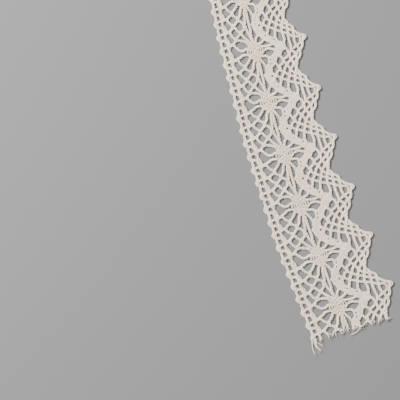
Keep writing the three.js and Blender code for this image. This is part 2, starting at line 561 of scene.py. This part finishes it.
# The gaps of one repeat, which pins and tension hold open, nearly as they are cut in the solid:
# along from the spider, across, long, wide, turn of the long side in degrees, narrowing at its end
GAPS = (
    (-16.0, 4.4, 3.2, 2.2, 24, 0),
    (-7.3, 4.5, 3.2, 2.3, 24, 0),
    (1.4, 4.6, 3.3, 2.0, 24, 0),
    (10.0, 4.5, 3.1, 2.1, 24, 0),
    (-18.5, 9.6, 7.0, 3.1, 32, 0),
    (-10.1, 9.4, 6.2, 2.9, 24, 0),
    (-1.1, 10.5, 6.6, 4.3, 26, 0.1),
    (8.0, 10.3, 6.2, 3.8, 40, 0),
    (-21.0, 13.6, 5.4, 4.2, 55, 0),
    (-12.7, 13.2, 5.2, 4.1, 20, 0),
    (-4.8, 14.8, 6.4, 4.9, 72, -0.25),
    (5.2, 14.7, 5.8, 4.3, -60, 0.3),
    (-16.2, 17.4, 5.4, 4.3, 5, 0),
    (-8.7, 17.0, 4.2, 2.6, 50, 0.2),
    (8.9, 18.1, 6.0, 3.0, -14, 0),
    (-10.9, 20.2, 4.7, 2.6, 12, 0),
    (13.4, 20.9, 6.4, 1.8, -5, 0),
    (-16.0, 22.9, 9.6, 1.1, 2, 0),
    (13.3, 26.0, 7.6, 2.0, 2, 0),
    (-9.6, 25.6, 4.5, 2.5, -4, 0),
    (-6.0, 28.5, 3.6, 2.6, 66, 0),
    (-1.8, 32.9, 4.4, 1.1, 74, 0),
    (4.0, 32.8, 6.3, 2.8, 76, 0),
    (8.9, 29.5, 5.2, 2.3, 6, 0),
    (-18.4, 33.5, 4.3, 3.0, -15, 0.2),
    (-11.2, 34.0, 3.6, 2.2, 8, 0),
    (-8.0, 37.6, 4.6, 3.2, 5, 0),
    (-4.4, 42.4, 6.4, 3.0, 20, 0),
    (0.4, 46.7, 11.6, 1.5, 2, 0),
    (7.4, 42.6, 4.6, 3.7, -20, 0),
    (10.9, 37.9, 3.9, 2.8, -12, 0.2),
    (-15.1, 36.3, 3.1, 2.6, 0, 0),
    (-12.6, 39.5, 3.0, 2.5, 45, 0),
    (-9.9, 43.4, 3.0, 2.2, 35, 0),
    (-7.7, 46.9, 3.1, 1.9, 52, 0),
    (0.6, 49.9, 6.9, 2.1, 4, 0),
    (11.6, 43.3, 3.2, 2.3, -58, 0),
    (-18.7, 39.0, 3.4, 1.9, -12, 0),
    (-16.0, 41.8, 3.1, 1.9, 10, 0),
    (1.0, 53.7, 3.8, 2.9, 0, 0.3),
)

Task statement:
Write out the material from the first line to the last, exactly.

Completed exercise:
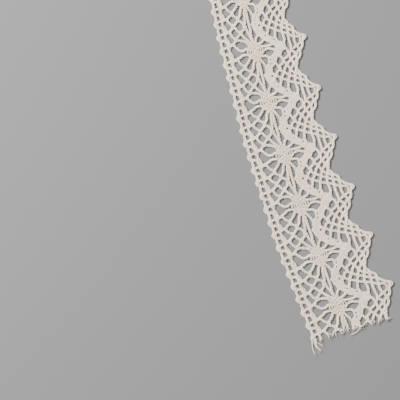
Keep writing the three.js and Blender code for this image. This is part 2, starting at line 561 of scene.py. This part finishes it.
# The gaps of one repeat, which pins and tension hold open, nearly as they are cut in the solid:
# along from the spider, across, long, wide, turn of the long side in degrees, narrowing at its end
GAPS = (
    (-16.0, 4.4, 3.2, 2.2, 24, 0),
    (-7.3, 4.5, 3.2, 2.3, 24, 0),
    (1.4, 4.6, 3.3, 2.0, 24, 0),
    (10.0, 4.5, 3.1, 2.1, 24, 0),
    (-18.5, 9.6, 7.0, 3.1, 32, 0),
    (-10.1, 9.4, 6.2, 2.9, 24, 0),
    (-1.1, 10.5, 6.6, 4.3, 26, 0.1),
    (8.0, 10.3, 6.2, 3.8, 40, 0),
    (-21.0, 13.6, 5.4, 4.2, 55, 0),
    (-12.7, 13.2, 5.2, 4.1, 20, 0),
    (-4.8, 14.8, 6.4, 4.9, 72, -0.25),
    (5.2, 14.7, 5.8, 4.3, -60, 0.3),
    (-16.2, 17.4, 5.4, 4.3, 5, 0),
    (-8.7, 17.0, 4.2, 2.6, 50, 0.2),
    (8.9, 18.1, 6.0, 3.0, -14, 0),
    (-10.9, 20.2, 4.7, 2.6, 12, 0),
    (13.4, 20.9, 6.4, 1.8, -5, 0),
    (-16.0, 22.9, 9.6, 1.1, 2, 0),
    (13.3, 26.0, 7.6, 2.0, 2, 0),
    (-9.6, 25.6, 4.5, 2.5, -4, 0),
    (-6.0, 28.5, 3.6, 2.6, 66, 0),
    (-1.8, 32.9, 4.4, 1.1, 74, 0),
    (4.0, 32.8, 6.3, 2.8, 76, 0),
    (8.9, 29.5, 5.2, 2.3, 6, 0),
    (-18.4, 33.5, 4.3, 3.0, -15, 0.2),
    (-11.2, 34.0, 3.6, 2.2, 8, 0),
    (-8.0, 37.6, 4.6, 3.2, 5, 0),
    (-4.4, 42.4, 6.4, 3.0, 20, 0),
    (0.4, 46.7, 11.6, 1.5, 2, 0),
    (7.4, 42.6, 4.6, 3.7, -20, 0),
    (10.9, 37.9, 3.9, 2.8, -12, 0.2),
    (-15.1, 36.3, 3.1, 2.6, 0, 0),
    (-12.6, 39.5, 3.0, 2.5, 45, 0),
    (-9.9, 43.4, 3.0, 2.2, 35, 0),
    (-7.7, 46.9, 3.1, 1.9, 52, 0),
    (0.6, 49.9, 6.9, 2.1, 4, 0),
    (11.6, 43.3, 3.2, 2.3, -58, 0),
    (-18.7, 39.0, 3.4, 1.9, -12, 0),
    (-16.0, 41.8, 3.1, 1.9, 10, 0),
    (1.0, 53.7, 3.8, 2.9, 0, 0.3),
)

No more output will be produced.